■ **What the exercise asks**:
Find the word "finishes" in the material below and gather every line that contains it.

■ **Data supplied**:
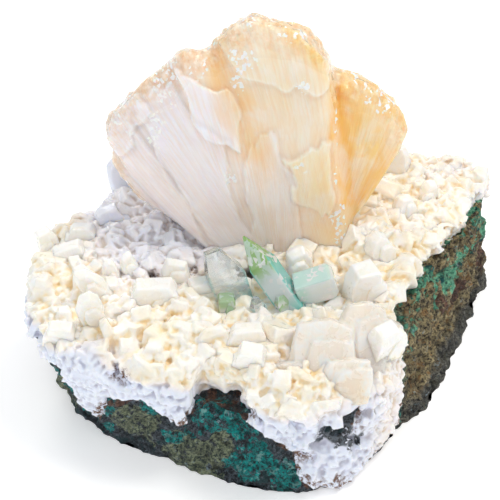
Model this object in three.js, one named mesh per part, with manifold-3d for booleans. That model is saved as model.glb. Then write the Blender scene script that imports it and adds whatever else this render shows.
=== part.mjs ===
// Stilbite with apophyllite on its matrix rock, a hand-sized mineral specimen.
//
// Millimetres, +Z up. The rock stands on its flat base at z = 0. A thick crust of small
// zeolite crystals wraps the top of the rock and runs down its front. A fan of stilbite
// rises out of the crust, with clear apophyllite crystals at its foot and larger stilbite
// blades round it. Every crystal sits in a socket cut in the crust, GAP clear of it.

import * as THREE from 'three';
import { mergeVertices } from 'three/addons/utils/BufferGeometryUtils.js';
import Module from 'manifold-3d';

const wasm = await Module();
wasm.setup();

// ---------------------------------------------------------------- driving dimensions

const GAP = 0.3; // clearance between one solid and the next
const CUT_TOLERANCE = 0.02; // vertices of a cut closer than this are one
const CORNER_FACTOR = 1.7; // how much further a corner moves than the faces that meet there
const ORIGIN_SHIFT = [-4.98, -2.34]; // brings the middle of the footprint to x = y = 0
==
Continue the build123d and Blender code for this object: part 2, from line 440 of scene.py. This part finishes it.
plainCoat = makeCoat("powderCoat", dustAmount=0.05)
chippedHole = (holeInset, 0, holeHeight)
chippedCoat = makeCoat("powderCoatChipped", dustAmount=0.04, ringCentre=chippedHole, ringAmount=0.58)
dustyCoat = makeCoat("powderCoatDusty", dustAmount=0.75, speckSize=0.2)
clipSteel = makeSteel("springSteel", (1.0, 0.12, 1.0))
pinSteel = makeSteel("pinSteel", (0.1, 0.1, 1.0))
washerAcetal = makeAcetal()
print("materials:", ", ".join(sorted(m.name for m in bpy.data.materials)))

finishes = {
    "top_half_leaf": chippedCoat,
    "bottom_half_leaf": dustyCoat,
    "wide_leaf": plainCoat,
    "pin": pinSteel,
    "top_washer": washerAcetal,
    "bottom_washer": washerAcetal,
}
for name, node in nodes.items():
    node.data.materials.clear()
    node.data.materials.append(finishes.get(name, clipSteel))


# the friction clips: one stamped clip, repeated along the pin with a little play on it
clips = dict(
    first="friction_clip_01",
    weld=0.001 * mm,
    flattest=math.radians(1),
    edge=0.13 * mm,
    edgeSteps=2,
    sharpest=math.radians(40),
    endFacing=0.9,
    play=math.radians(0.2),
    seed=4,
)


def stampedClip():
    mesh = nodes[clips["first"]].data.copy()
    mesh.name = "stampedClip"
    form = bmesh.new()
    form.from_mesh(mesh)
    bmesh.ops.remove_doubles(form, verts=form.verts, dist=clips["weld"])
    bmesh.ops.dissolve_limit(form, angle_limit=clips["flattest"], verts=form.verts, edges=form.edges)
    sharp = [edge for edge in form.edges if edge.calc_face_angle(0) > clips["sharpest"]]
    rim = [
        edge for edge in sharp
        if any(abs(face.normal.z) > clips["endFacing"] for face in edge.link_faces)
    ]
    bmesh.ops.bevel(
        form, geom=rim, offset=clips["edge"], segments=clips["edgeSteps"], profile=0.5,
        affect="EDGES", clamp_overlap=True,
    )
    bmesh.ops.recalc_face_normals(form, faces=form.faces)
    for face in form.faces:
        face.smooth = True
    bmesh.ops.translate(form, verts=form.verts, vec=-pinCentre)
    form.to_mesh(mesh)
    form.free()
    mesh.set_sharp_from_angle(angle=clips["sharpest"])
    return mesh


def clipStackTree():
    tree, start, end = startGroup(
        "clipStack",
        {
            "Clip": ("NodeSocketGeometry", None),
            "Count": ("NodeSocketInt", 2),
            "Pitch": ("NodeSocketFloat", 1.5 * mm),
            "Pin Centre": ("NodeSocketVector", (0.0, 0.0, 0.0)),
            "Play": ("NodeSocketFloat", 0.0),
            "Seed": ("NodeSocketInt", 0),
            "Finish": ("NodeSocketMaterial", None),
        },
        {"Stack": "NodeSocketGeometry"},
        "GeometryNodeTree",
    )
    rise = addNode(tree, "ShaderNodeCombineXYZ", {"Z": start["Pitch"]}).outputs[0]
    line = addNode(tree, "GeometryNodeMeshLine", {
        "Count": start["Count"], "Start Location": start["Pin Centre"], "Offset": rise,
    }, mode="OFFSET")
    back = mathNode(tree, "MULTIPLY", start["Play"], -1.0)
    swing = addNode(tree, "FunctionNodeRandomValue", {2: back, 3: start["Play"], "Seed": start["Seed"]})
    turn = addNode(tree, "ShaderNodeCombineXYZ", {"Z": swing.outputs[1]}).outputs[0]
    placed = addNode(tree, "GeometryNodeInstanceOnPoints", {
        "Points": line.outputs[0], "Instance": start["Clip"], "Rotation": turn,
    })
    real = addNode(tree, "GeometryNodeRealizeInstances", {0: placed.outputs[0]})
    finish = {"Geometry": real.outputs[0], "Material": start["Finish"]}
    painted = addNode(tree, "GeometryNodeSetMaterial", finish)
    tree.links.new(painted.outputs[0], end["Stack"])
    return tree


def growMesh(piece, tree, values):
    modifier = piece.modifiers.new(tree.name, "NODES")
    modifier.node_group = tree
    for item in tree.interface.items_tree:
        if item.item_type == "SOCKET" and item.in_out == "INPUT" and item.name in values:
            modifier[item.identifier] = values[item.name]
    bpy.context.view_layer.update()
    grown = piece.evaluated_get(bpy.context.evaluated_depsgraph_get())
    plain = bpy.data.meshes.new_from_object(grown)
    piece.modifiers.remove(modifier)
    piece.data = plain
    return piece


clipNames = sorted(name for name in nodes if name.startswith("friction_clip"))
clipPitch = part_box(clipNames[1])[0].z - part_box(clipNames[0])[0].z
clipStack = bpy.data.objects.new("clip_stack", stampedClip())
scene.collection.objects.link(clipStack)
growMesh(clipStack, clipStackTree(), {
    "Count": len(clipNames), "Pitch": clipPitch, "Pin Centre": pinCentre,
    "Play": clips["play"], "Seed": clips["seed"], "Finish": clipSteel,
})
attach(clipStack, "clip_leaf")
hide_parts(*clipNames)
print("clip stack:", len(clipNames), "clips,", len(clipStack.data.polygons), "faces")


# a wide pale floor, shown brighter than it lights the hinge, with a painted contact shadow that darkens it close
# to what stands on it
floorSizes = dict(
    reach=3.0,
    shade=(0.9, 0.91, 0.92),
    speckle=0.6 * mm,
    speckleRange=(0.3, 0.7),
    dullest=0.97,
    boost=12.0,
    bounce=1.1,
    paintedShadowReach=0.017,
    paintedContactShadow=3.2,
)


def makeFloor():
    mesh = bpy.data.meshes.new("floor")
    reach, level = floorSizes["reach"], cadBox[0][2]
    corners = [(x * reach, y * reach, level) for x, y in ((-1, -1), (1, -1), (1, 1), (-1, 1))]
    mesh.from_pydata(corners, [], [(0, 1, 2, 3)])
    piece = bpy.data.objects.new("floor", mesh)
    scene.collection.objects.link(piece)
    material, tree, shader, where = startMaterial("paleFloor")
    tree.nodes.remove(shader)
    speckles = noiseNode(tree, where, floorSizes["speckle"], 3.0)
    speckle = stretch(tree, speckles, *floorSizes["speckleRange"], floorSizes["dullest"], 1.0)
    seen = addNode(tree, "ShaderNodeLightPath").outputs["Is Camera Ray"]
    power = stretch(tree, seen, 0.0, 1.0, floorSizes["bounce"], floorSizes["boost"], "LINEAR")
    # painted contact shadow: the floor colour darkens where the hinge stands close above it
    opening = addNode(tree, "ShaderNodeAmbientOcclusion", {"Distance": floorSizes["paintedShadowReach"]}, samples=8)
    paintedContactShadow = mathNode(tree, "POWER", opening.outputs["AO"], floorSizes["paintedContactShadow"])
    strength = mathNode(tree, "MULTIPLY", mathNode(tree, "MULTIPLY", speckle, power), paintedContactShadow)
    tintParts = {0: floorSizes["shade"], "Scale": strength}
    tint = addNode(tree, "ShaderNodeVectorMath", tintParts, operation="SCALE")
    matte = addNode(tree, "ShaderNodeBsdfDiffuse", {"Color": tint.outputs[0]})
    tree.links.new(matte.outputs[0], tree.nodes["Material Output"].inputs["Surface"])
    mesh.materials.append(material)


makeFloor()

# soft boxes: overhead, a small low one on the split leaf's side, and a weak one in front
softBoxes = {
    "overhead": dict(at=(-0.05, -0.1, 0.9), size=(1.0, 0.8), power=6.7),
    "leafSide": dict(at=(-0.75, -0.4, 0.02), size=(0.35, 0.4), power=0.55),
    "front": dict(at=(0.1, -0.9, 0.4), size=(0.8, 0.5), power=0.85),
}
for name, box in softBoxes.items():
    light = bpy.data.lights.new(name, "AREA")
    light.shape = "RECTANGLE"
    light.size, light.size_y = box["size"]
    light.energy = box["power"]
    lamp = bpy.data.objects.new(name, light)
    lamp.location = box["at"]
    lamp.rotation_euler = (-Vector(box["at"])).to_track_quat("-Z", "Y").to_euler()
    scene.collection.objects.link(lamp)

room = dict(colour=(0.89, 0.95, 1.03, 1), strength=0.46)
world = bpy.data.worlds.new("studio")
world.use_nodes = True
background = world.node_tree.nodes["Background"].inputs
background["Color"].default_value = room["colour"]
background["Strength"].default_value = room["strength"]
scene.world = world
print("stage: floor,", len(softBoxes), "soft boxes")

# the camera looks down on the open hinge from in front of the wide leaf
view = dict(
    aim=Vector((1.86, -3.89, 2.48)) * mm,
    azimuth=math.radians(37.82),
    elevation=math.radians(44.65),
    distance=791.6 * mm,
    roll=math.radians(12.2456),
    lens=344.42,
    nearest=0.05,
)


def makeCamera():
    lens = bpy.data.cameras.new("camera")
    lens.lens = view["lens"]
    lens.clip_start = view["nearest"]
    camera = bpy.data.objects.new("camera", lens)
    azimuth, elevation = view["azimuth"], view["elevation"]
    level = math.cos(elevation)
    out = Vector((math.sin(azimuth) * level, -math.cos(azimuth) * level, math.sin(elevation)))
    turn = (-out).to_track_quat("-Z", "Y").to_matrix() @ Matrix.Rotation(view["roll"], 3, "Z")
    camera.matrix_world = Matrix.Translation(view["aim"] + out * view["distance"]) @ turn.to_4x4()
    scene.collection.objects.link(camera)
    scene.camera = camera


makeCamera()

■ **Exercise response**:
Continue the build123d and Blender code for this object: part 2, from line 440 of scene.py. This part finishes it.
finishes = {
    node.data.materials.append(finishes.get(name, clipSteel))